With the newly declared COVID-19 pandemic, it’s important to give yourself time to process what will probably be one of the biggest news events of the decade. (Inverse’s Sunday newsletter, Sunday Scaries, will tackle how to do that, if you’re interested.) But it's also important to focus on cultivating efficiency during these strange days. Though your routine may change, you can still get important things done. Perhaps, you might even find time to be more efficient, despite the perils of working from home.
David Allen is the author of Getting Things Done, a book that has been translated into 30 languages since it was first published in 2001. When I asked him about working from home during COVID-19, he wasn’t fazed — but says many of us lack the structures on which we’ve come to depend, like a normal work schedule that involves going into an office.
“You really need to be able to manage yourself,” he says. “You need to use any techniques you can to be able to manage yourself so you don't let yourself get too distracted.”
Ultimately, a distracted work-from-home day can lead to even more time in front of the computer.
Here’s how Allen thinks his method could help stay-at-home workers stay on track so they can log off on time.
Even when you work from home, your brain is not your office
Allen has generated a lot of conversation. Some have described his movement as a “cult of productivity.” He says his method is largely focused on creating “stability, control, focus, and meaningful space in the head.” It’s not anything particularly secretive or magical.
The idea behind Allen’s method is that, if you’re trying to keep a list of everything that’s going on in your head, you will inevitably fail. Instead, he says, you need to offload the things in your brain and put them onto paper, where you can start to make a plan.
His approach is broad. Everything, he says, falls into the greater category of “stuff” that might be psychological clutter.
“‘Buy cat food’ or ‘buy a company' take up about the same room [in your mind], and either one will wake you up at 3 o'clock in the morning,” he says. “So the main thing is to externalize all that stuff so that then it makes it much clearer what's little and what's big.”
One of the major criticisms of Getting Things Done is that the method is overly complicated — and is replete with flowcharts and jargon. At its heart, it’s just a system for dealing with those things that fly randomly across your mind and add clutter to your mental to-do list.
With that in mind, I asked him to boil it down.
The 5 steps of Getting Things Done
5. Figure out what things are constantly surfacing in your mind.
Allen calls this the capturing phase. It’s where “you notice what's got your attention” instead of letting it pass you by, only to resurface again at 3 a.m.
4. Decide just how much those things actually matter and how long it will take you to do them.
In some cases, you can take care of the things on your list right away — in the same moment that you think of them.

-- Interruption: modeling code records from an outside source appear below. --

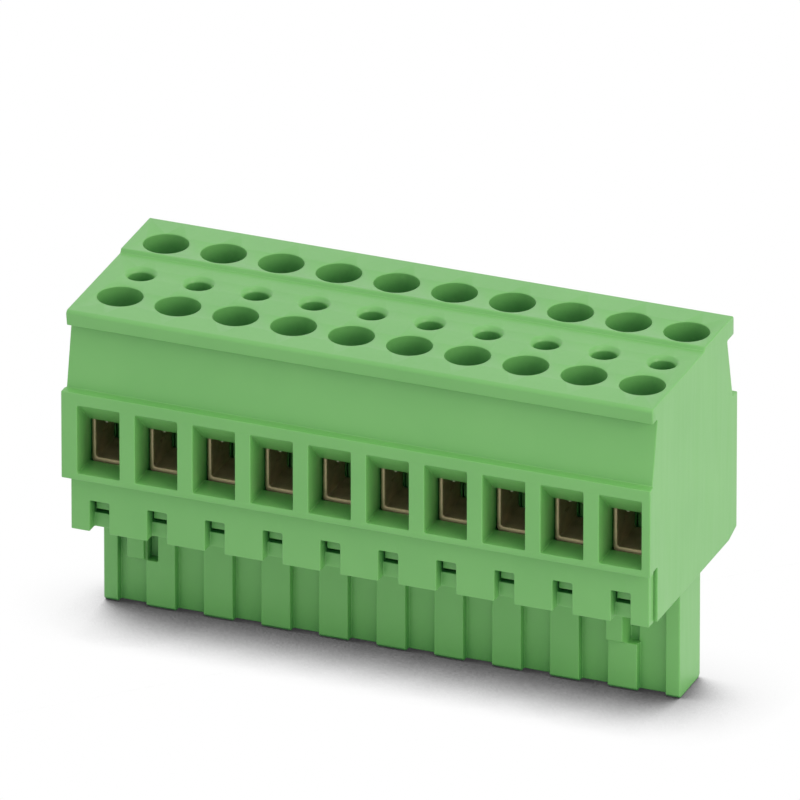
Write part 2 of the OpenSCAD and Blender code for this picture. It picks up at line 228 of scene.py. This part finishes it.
def add_thread(bm, z_low, z_high, crest, depth, pitch):
    """Adds a closed right-hand thread round the z axis, with a cone at its lower end."""
    per_turn = len(THREAD_LEVELS)
    tip = crest - depth * 1.2
    rows = per_turn * (math.ceil((z_high - z_low) / pitch) + 1) + 1
    columns = []
    for c in range(THREAD_STEPS):
        angle = math.tau * c / THREAD_STEPS
        column = []
        for row in range(-per_turn, rows):
            z = min(max(z_low + (row / per_turn + c / THREAD_STEPS) * pitch, z_low), z_high)
            cone = tip + (z - z_low)
            radius = min(crest - depth + depth * THREAD_LEVELS[row % per_turn], cone)
            column.append(bm.verts.new((radius * math.cos(angle), radius * math.sin(angle), z)))
        columns.append(column)
    for c in range(THREAD_STEPS):
        left = columns[c]
        right = columns[c + 1] if c + 1 < THREAD_STEPS else columns[0][per_turn:]
        for a, b, d, e in zip(left, right, right[1:], left[1:]):
            bm.faces.new((a, b, d, e))
    bm.faces.new([column[0] for column in reversed(columns)])
    bm.faces.new([column[-1 - per_turn] for column in columns])


# ---- Materials ----

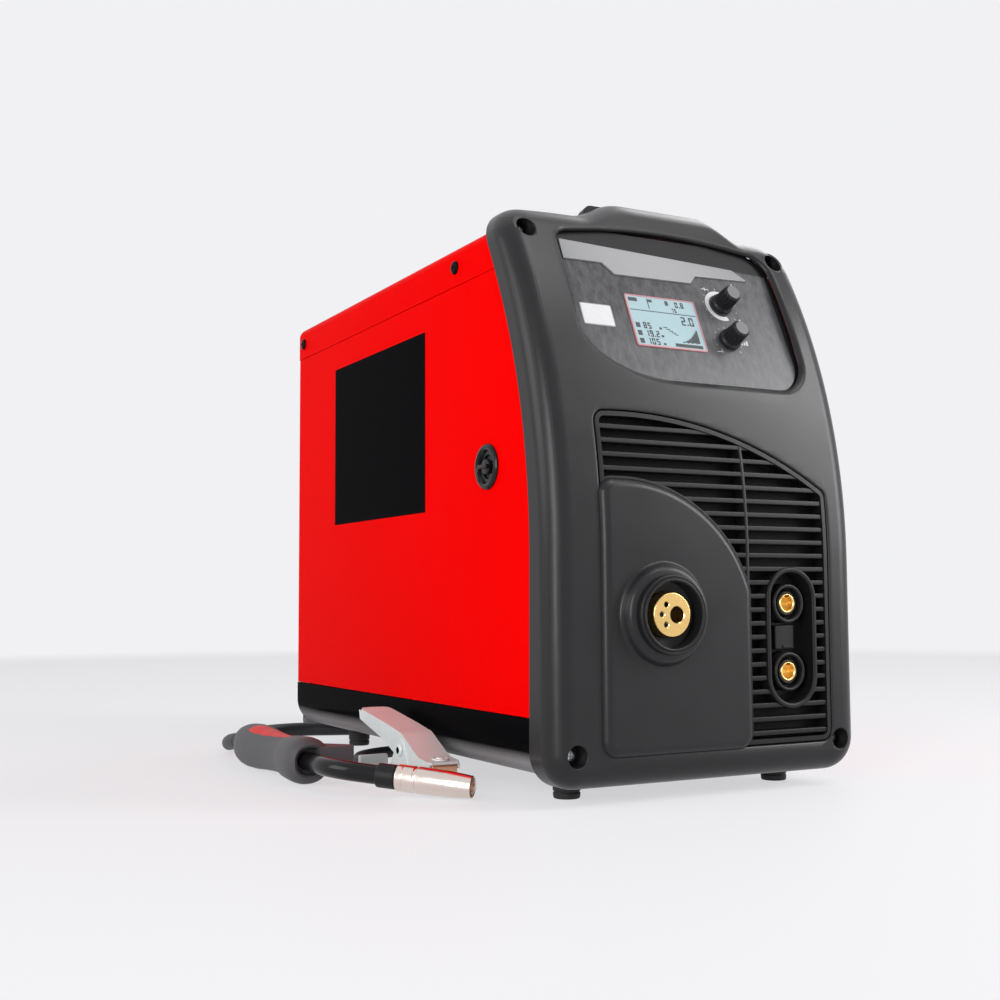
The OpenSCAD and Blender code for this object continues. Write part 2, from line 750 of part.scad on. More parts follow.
// ---- handle ----
grip_w = 34;
grip_t = 15;
grip_front = face_y(bezel_top, lip_r) + seam;
grip_rear = trough_rear + 34;
module grip_outline() {
    round_rect(-grip_w / 2, hump_top - grip_t, grip_w / 2, hump_top, 6);
}
module carry_handle() {
    color(moulded_black) union() {
        along_y(grip_front, grip_rear) grip_outline();
        // front and rear posts on the top cover
        along_y(grip_front, trough_front - 8) round_rect(-grip_w / 2, cover_top, grip_w / 2, hump_top - 5, 5);
        along_y(trough_rear + 8, grip_rear) round_rect(-grip_w / 2, cover_top, grip_w / 2, hump_top - 5, 5);
        along_z(cover_top, cover_top + 4) round_rect(-30, trough_rear + 8, 30, grip_rear, 6);
        // ribs under the grip
        for (i = [0 : 9])
            along_y(trough_front + 20 + i * 20, trough_front + 24 + i * 20)
                round_rect(-grip_w / 2 + 2, hump_top - grip_t - 1.5, grip_w / 2 - 2, hump_top - 5, 4);
    }
}
module rubber_feet() {
    color([0.05, 0.05, 0.05]) for (x = [-1, 1], y = [-1, 1])
        translate([x * foot_dx / 2, y * foot_dy / 2, 0]) difference() {
            cylinder(r1 = foot_d / 2 - 1, r2 = foot_d / 2, h = pan_z);
            translate([0, 0, -1]) cylinder(r = foot_screw_r, h = pan_z + 2);
        }
}
cover_screw_ys = [rear_y - 12, front_y + 130];
cover_screw_z = cover_top - 16;
rear_screw_places = [[-95, 352], [95, 352], [-88, 30], [88, 30]];
module pan_head(r, l) {
    rotate([90, 0, 0]) union() {
        cylinder(r = r * 2, h = 2.2);
        translate([0, 0, -l]) cylinder(r = r, h = l);
    }
}
module case_screws() {
    color([0.1, 0.1, 0.1]) union() {
        bezel_screw_places() translate([0, bezel_screw_seat, 0]) pan_head(case_screw_r, 16);
        for (p = rear_screw_places)
            translate([p[0], rear_out, p[1]]) rotate([0, 0, 180]) pan_head(case_screw_r, 2);
        for (y = cover_screw_ys, s = [-1, 1])
            translate([s * side_x, y, cover_screw_z]) rotate([0, 0, s * 90]) pan_head(case_screw_r, 5);
    }
}

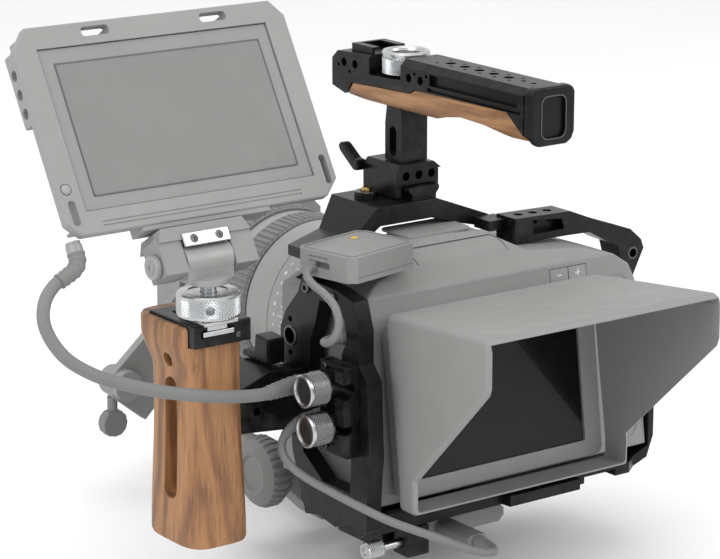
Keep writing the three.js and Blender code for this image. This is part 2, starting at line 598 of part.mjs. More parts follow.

Other tasks may not need to be done at all.
For others, you’ll need to lay out a more detailed plan of action, which is where his “externalization” process comes in.
3. Get organized using external resources.
Some people might call this a to-do list. Allen prefers the term “map,” but that’s just because the phrase “map” implies that you can chart a course of action.
“It's a better way to think about it, as opposed to just a list,” he says. “A list is a map if it’s a method that actually helps you, you know, orient yourself in space and time.”
That doesn’t mean you have to create a Pepe Silvia-inspired mind map. It just means that you have to be smarter about including the when, why, and how in your to-do list. As Tim Pychyl, a psychologist at Carleton University, told me previously.
“Specificity lends itself to knowing exactly what you need to do. You can take those next little steps.”
2. If you need to, set reminders.
As Allen notes, there are some things you just won’t be able to get to right away. The best course of action for those items is to set a reminder for another time that you can do it.
That allows you to make progress on goals, even if you can’t complete them.
1. Make the time to reflect
Finally, you need to take the time to recognize the things you’ve already accomplished, and figure out what worked and what didn’t.
“If you've captured, clarified, organized, and reflected on all your commitments, then you're going to make much more trusted choices about what you do and what you don't do,” he says.
All of this can get boiled down even more. The key to actually getting things done, says Allen, is simply thinking them all the way through.
Especially since we’re going to have to manage ourselves a bit more for the foreseeable future, we’re going to have to think a bit more critically about getting things done. Give yourself the time and structure to stay on track.